Kobe takes bow as Philly, for once, shows him love

For a few seconds the Wells Fargo Center went dark and grew deafening Tuesday night, and when the lights had come back on and the sellout crowd's ovation had subsided and the echo of the public-address announcer's voice had faded, Kobe Bryant emerged a young man again.
There were boos, of course, inspired of that lingering and ironic resentment over a Lower Merion kid and Lakers great who seemed to cherish his Philadelphia roots only on those occasions he plotted to cut out the city's and the 76ers' hearts. But there was no way Bryant could hear them. The love for him was too loud, too long, too overwhelming, and in a sweet moment to savor during his 20th, his final, and probably his hardest season in the NBA, Bryant let it all wash over him, then turned it into fuel for the fleeting promise of one more transcendent night.
He came off a screen and flushed his first shot, a three-pointer from the top of the key. Then he hit his second, another three. He missed a mid-range shot, watched rookie point guard D'Angelo Russell corral the rebound and chest-pass the ball back to him, and drilled another three. All this, in the game's first 90 seconds, in his first game since announcing that he would retire at season's end, in his last game in his hometown. Had Bryant kept up that pace, the ghost of John Updike would have had to write the game story.

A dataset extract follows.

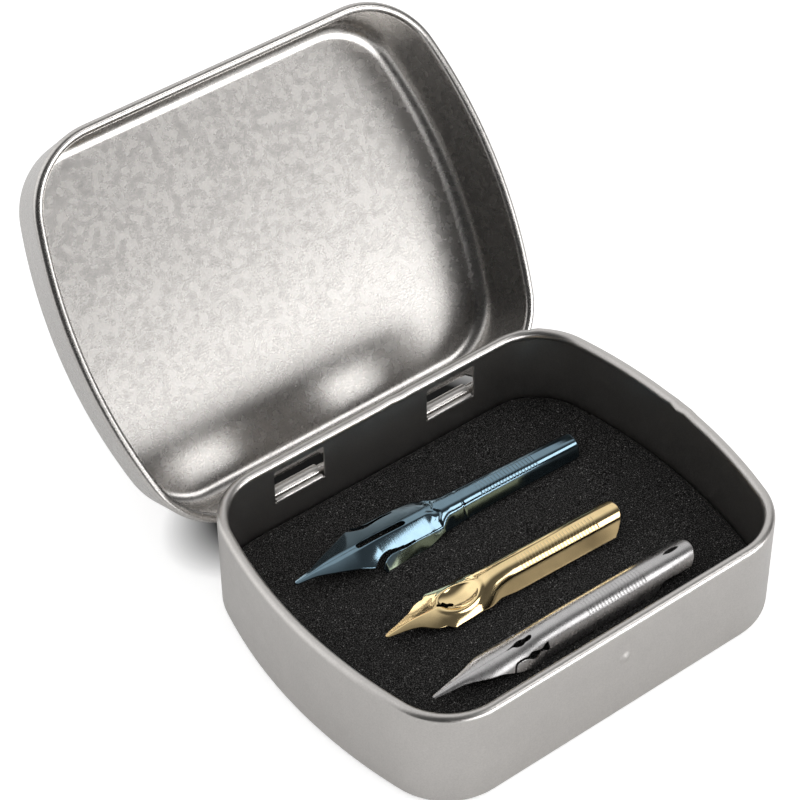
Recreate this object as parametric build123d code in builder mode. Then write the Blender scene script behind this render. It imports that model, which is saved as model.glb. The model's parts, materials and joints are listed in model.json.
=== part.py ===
"""Hinged tin box with a foam bed that holds three dip pen nibs.

Frame: millimetres, +Z up, origin at the centre of the tin's underside.
+X runs along the length of the tin and +Y points to the hinge side.
The lid is drawn closed and is then turned open about the hinge line,
so that it stands as it does when the tin is in use.
"""
from build123d import *
import math
import os

# ---------------------------------------------------------------- driving dimensions, mm and degrees
sheet = 0.25                    # tinplate thickness of both shells

base_length = 60.0              # over the two bowed ends
base_width = 47.5               # over the two straight sides
base_height = 15.0              # underside to the top of the rim roll
end_bow_radius = 67.7           # plan radius of the bowed ends
corner_radius = 9.0             # plan radius of the four corners
base_edge_radius = 1.2          # outside radius round the underside
base_roll_radius = 0.7          # the base's inward roll

lid_overhang = 2.05             # lid rim outside the base wall, all round
lid_headroom = 1.3              # base rim to the inside of the closed lid's top
lid_wall_gap = 0.40             # base wall to the lid wall, level with the base rim
lid_roll_radius = 0.65          # the lid's inward roll, which is the hinge pin at the back
lid_edge_radius = 2.4           # outside radius round the top of the lid
lid_open_angle = 127.2          # from closed to the open stop
lid_side_shift = 0.30           # where the lid lies in its sideways play, towards +X

hinge_height = 6.85             # hinge line above the underside
hinge_wall_gap = 0.55           # base wall to the lid's roll at the back
hinge_run_clearance = 0.06      # radial, lid roll inside the tongue's roll
window_spacing = 23.6           # between the centres of the two hinge windows
window_width = 7.6
window_top = 12.2               # top of the windows above the underside
window_corner = 0.3
tongue_side_gap = 0.25          # window side to tongue
tongue_end_angle = 135.0        # where the tongue's roll ends, up from the far side
tongue_root = 1.0               # length of the tongue's foot in the base wall
slot_width = 14.6               # lid's slots, twice as wide as the tongues that pass through them
slot_height = 6.1               # lid's slot above the hinge line
slot_corner = 1.2

pip_diameter = 2.0              # catch pressed out of the front wall
pip_rise = 0.4
pip_height = 10.0

foam_thickness = 3.05
foam_side_gap = 0.15

nib_sheet = 0.25
nib_rest_gap = 0.1              # nib edge to foam

# Each nib in its own frame, with its tip at the origin and its shank along +X.
# Stations: distance from the tip, outside radius, half wrap in degrees, height of the crown over the foam gap.
blue_stations = [(0.0, 0.40, 38, 1.80), (2.3, 0.97, 38, 2.05), (4.9, 2.50, 38, 2.30), (7.8, 4.20, 37.5, 2.45),
                 (10.2, 5.70, 36, 2.54), (11.3, 4.90, 58, 2.58), (13.0, 4.70, 61, 2.60), (16.5, 4.30, 64, 2.60),
                 (20.0, 2.70, 80, 2.60), (22.5, 1.75, 118, 2.60), (42.2, 1.42, 118, 2.40)]
blue_tip = (-20.6, 12.6)        # where the tip lies over the foam
blue_turn = -2.2                # turn of the shank from +X
blue_slot_start = 9.0
blue_slot_end = 16.2
blue_slot_width = 0.6
blue_gap_line = [(10.6, 3.3), (11.6, 2.85), (13.0, 2.85), (14.6, 3.05), (15.9, 2.85)]
blue_gap_width = 0.4

gold_stations = [(0.0, 0.45, 30, 1.40), (4.0, 2.50, 29, 1.80), (7.0, 6.50, 23.5, 1.62), (8.6, 3.90, 49, 1.60),
                 (12.0, 4.00, 47, 1.75), (15.4, 2.45, 85, 2.60), (18.0, 2.35, 100, 2.80), (34.7, 2.35, 100, 2.80)]
gold_tip = (-17.0, -0.6)
gold_turn = -2.0
gold_ball_radius = 0.42
gold_vent_middle = 8.65
gold_vent_length = 1.7
gold_vent_width = 0.8

grey_stations = [(0.0, 0.40, 38, 1.35), (4.0, 1.60, 32, 1.80), (8.0, 3.30, 37, 1.98), (11.6, 3.00, 64, 2.10),
                 (15.4, 2.45, 91, 2.50), (20.4, 2.43, 96, 2.70), (38.9, 2.43, 98, 2.80)]
grey_tip = (-18.4, -11.4)
grey_turn = -1.2
grey_vent_start = 10.9
grey_vent_end = 14.5
grey_vent_width = 0.7
grey_side_start = 12.5
grey_side_end = 15.9
grey_side_offset = 1.9
grey_side_width = 0.5
grey_tail_hole = 36.3
grey_tail_hole_offset = 0.35
grey_tail_hole_length = 2.3
grey_tail_hole_width = 0.7

# ---------------------------------------------------------------- sizes that follow
half_width = base_width / 2
hinge_y = half_width + hinge_wall_gap + lid_roll_radius
hinge_axis = Axis((0, hinge_y, hinge_height), (1, 0, 0))

lid_middle = (lid_side_shift, hinge_y + lid_roll_radius - half_width - lid_overhang)
lid_wall_height = base_height + lid_headroom + sheet - hinge_height
lid_wall_lean = math.degrees(math.atan2(lid_overhang - sheet - lid_wall_gap, base_height - hinge_height))

roll_mid_radius = lid_roll_radius + hinge_run_clearance + sheet / 2
wall_mid = half_width - sheet / 2
hairpin_radius = (hinge_y - roll_mid_radius - wall_mid) / 2
tongue_width = window_width - 2 * tongue_side_gap
window_centres = (-window_spacing / 2, window_spacing / 2)

foam_top = sheet + foam_thickness
pip_radius = ((pip_diameter / 2) ** 2 + pip_rise ** 2) / (2 * pip_rise)
pip_centre = (0, pip_radius - pip_rise - half_width, pip_height)


def tin_outline(grow):
    """Plan of the tin grown outwards by grow: straight sides, bowed ends, round corners."""
    length = base_length / 2 + grow
    width = base_width / 2 + grow
    bow = end_bow_radius + grow
    end = length - bow + math.sqrt(bow ** 2 - width ** 2)
    with BuildSketch() as plan:
        with BuildLine():
            Line((-end, -width), (end, -width))
            ThreePointArc((end, -width), (length, 0), (end, width))
            Line((end, width), (-end, width))
            ThreePointArc((-end, width), (-length, 0), (-end, -width))
        make_face()
        fillet(plan.vertices(), corner_radius + grow)
    return plan.sketch


def edge_roll(grow, middle, height, radius):
    """Hollow roll of sheet that follows the tin's outline, its axis at this height."""
    path = tin_outline(grow - radius).face().outer_wire().translate((*middle, height))
    with BuildPart() as roll:
        with BuildSketch(Plane(path.location_at(0))):
            Circle(radius)
            Circle(radius - sheet, mode=Mode.SUBTRACT)
        sweep(path=path)
    return roll.part


def tongue_profile():
    """Section of a hinge tongue: up the wall, over a hairpin and round the lid's roll."""
    with BuildSketch() as profile:
        with BuildLine():
            Line((wall_mid, hinge_height - tongue_root), (wall_mid, hinge_height))
            CenterArc((wall_mid + hairpin_radius, hinge_height), hairpin_radius, 180, -180)
            CenterArc((hinge_y, hinge_height), roll_mid_radius, 180, 180 + tongue_end_angle)
        trace(line_width=sheet)
    return profile.sketch


# ---------------------------------------------------------------- base shell
with BuildPart() as base_hollow:
    with BuildSketch(Plane.XY.offset(sheet)):
        add(tin_outline(-sheet))
    extrude(amount=base_height)
    fillet(base_hollow.faces().sort_by(Axis.Z)[0].edges(), base_edge_radius - sheet)

with BuildPart() as base_shell:
    with BuildSketch():
        add(tin_outline(0))
    extrude(amount=base_height - base_roll_radius)
    fillet(base_shell.faces().sort_by(Axis.Z)[0].edges(), base_edge_radius)
    with Locations(pip_centre):
        Sphere(pip_radius)
    add(base_hollow.part, mode=Mode.SUBTRACT)
    with Locations(pip_centre):
        Sphere(pip_radius - sheet, mode=Mode.SUBTRACT)
    add(edge_roll(0, (0, 0), base_height - base_roll_radius, base_roll_radius))
    with BuildSketch(Plane.XZ.offset(-half_width)) as windows:
        for centre in window_centres:
            with Locations((centre, (window_top + hinge_height) / 2)):
                Rectangle(window_width, window_top - hinge_height)
        fillet(windows.vertices().group_by(Axis.Z)[-1], window_corner)
    extrude(amount=sheet, mode=Mode.SUBTRACT)
    for centre in window_centres:
        with BuildSketch(Plane.YZ.offset(centre)):
            add(tongue_profile())
        extrude(amount=tongue_width / 2, both=True)
base_shell.part.label = "base_shell"

# ---------------------------------------------------------------- lid shell, drawn closed
with BuildPart() as lid_hollow:
    with BuildSketch(Plane.XY.offset(hinge_height)):
        with Locations(lid_middle):
            add(tin_outline(lid_overhang - sheet))
    extrude(amount=lid_wall_height - sheet, taper=lid_wall_lean)
    fillet(lid_hollow.faces().sort_by(Axis.Z)[-1].edges(), lid_edge_radius - sheet)

with BuildPart() as lid_shell:
    with BuildSketch(Plane.XY.offset(hinge_height)):
        with Locations(lid_middle):
            add(tin_outline(lid_overhang))
    extrude(amount=lid_wall_height, taper=lid_wall_lean)
    fillet(lid_shell.faces().sort_by(Axis.Z)[-1].edges(), lid_edge_radius)
    add(lid_hollow.part, mode=Mode.SUBTRACT)
    with BuildSketch(Plane.XZ.offset(-half_width)) as slots:
        for centre in window_centres:
            with Locations((centre + lid_side_shift, hinge_height)):
                Rectangle(slot_width, 2 * slot_height)
        fillet(slots.vertices(), slot_corner)
    extrude(amount=-lid_overhang, mode=Mode.SUBTRACT)
    add(edge_roll(lid_overhang, lid_middle, hinge_height, lid_roll_radius))
lid_open = lid_shell.part.rotate(hinge_axis, -lid_open_angle)
lid_open.label = "lid_shell"

# ---------------------------------------------------------------- foam bed
with BuildPart() as foam_pad:
    with BuildSketch(Plane.XY.offset(sheet)):
        add(tin_outline(-sheet - foam_side_gap))
    extrude(amount=foam_thickness)
    fillet(foam_pad.faces().sort_by(Axis.Z)[0].edges(), base_edge_radius - sheet)
foam_pad.part.label = "foam_pad"


# ---------------------------------------------------------------- nibs
def nib_section(station):
    """Arched strip of sheet across the nib at one station."""
    along, radius, wrap, crown = station
    centre = (0, crown - radius)
    with BuildSketch(Plane.YZ.offset(along)) as section:
        with BuildLine():
            outside = CenterArc(centre, radius, 90 - wrap, 2 * wrap)
            inside = CenterArc(centre, radius - nib_sheet, 90 - wrap, 2 * wrap)
            Line(outside @ 0, inside @ 0)
            Line(outside @ 1, inside @ 1)
        make_face()
    return section.sketch


def nib_blank(stations):
    """Formed sheet of a nib before it is pierced, tip at the origin."""
    with BuildPart() as blank:
        for first, second in zip(stations, stations[1:]):
            loft([nib_section(first), nib_section(second)], ruled=True)
    return blank.part


def placed(nib, tip, turn):
    """The nib on the foam with its tip at this place and its tail turned from +X."""
    return nib.rotate(Axis.Z, turn).translate((tip[0], tip[1], foam_top + nib_rest_gap))


cut_height = base_height        # above every crown

with BuildPart() as blue_nib:
    add(nib_blank(blue_stations))
    with BuildSketch():
        with Locations(((blue_slot_start + blue_slot_end) / 2, 0)):
            SlotOverall(blue_slot_end - blue_slot_start, blue_slot_width)
        for side in (-1, 1):
            with BuildLine():
                Spline([(along, side * offset) for along, offset in blue_gap_line])
            trace(line_width=blue_gap_width)
    extrude(amount=cut_height, mode=Mode.SUBTRACT)
nib_blue = placed(blue_nib.part, blue_tip, blue_turn)
nib_blue.label = "nib_blue"

with BuildPart() as gold_nib:
    add(nib_blank(gold_stations))
    with Locations((0, 0, gold_stations[0][3] - gold_stations[0][1])):
        Sphere(gold_ball_radius)
    with BuildSketch():
        with Locations((gold_vent_middle, 0)):
            SlotOverall(gold_vent_length, gold_vent_width)
    extrude(amount=cut_height, mode=Mode.SUBTRACT)
nib_gold = placed(gold_nib.part, gold_tip, gold_turn)
nib_gold.label = "nib_gold"

with BuildPart() as grey_nib:
    add(nib_blank(grey_stations))
    with BuildSketch():
        with Locations(((grey_vent_start + grey_vent_end) / 2, 0)):
            SlotOverall(grey_vent_end - grey_vent_start, grey_vent_width)
        for side in (-1, 1):
            with Locations(((grey_side_start + grey_side_end) / 2, side * grey_side_offset)):
                SlotOverall(grey_side_end - grey_side_start, grey_side_width)
        with Locations((grey_tail_hole, grey_tail_hole_offset)):
            SlotOverall(grey_tail_hole_length, grey_tail_hole_width)
    extrude(amount=cut_height, mode=Mode.SUBTRACT)
nib_grey = placed(grey_nib.part, grey_tip, grey_turn)
nib_grey.label = "nib_grey"

# ---------------------------------------------------------------- write the parts
os.makedirs("parts", exist_ok=True)
export_step(base_shell.part, "parts/base_shell.step")
export_step(lid_open, "parts/lid_shell.step")
export_step(foam_pad.part, "parts/foam_pad.step")
export_step(nib_blue, "parts/nib_blue.step")
export_step(nib_gold, "parts/nib_gold.step")
export_step(nib_grey, "parts/nib_grey.step")
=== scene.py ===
"""Hinged tin with a foam bed and three dip pen nibs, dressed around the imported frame.

Laid out as a Blender add-on and run as a script. Each operator makes one piece, or the stage, and
main() calls them in order. Lengths are metres in the part's own frame: +X along the tin, +Y towards
the hinge, +Z up, origin under the middle of the tin.
"""
import json
import math

import bmesh
import bpy
from mathutils import Matrix, Vector, noise


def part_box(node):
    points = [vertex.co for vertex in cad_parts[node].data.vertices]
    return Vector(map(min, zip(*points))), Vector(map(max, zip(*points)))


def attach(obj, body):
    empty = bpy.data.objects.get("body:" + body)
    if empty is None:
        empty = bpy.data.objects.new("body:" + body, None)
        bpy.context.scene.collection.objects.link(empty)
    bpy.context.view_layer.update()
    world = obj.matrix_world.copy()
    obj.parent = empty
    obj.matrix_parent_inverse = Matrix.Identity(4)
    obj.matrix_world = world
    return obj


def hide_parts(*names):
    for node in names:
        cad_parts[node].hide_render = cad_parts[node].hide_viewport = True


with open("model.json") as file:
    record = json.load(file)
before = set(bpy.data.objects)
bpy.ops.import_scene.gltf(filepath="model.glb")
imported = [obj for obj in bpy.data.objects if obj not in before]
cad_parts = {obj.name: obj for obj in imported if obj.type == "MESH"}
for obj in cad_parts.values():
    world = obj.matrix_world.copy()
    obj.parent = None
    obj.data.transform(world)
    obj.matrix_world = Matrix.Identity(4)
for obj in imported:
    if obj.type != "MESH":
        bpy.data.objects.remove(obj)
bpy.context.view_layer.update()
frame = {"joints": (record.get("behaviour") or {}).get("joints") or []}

bl_info = {
    "name": "Nib Tin",
    "version": (1, 0, 0),
    "blender": (4, 5, 0),
    "location": "3D View > Sidebar > Nib Tin",
    "description": "Builds a hinged tin with a foam bed and three dip pen nibs",
    "category": "Object",
}

MM = 0.001
hinge = next(joint for joint in frame["joints"] if joint["name"] == "lid_hinge")
HINGE_Y, HINGE_Z = hinge["pos_m"][1:]
OPEN_ANGLE = math.radians(hinge["range_deg"][1])
# The floor under the hinge gets painted shade, dark where the shadow under the open lid would be.
HINGE_PAINTED_SHADE = HINGE_Y + 4 * MM  # middle of the dark patch painted on the floor, not a shadow
BASE_LOW, BASE_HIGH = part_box("base_shell")
LID_LOW, LID_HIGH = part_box("lid_shell")
FOAM_LOW, FOAM_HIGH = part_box("foam_pad")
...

He did not keep it up. He could not. He missed 18 of his final 22 shots. He finished with 20 points as the Sixers ended their 28-game losing streak, 103-91, continuing the pattern that has played out over his 14 games this season: lots of shots, lots of misses, lots of remembrances of who he used to be - the five championships, the two scoring titles, the 2008 MVP award - and no longer is.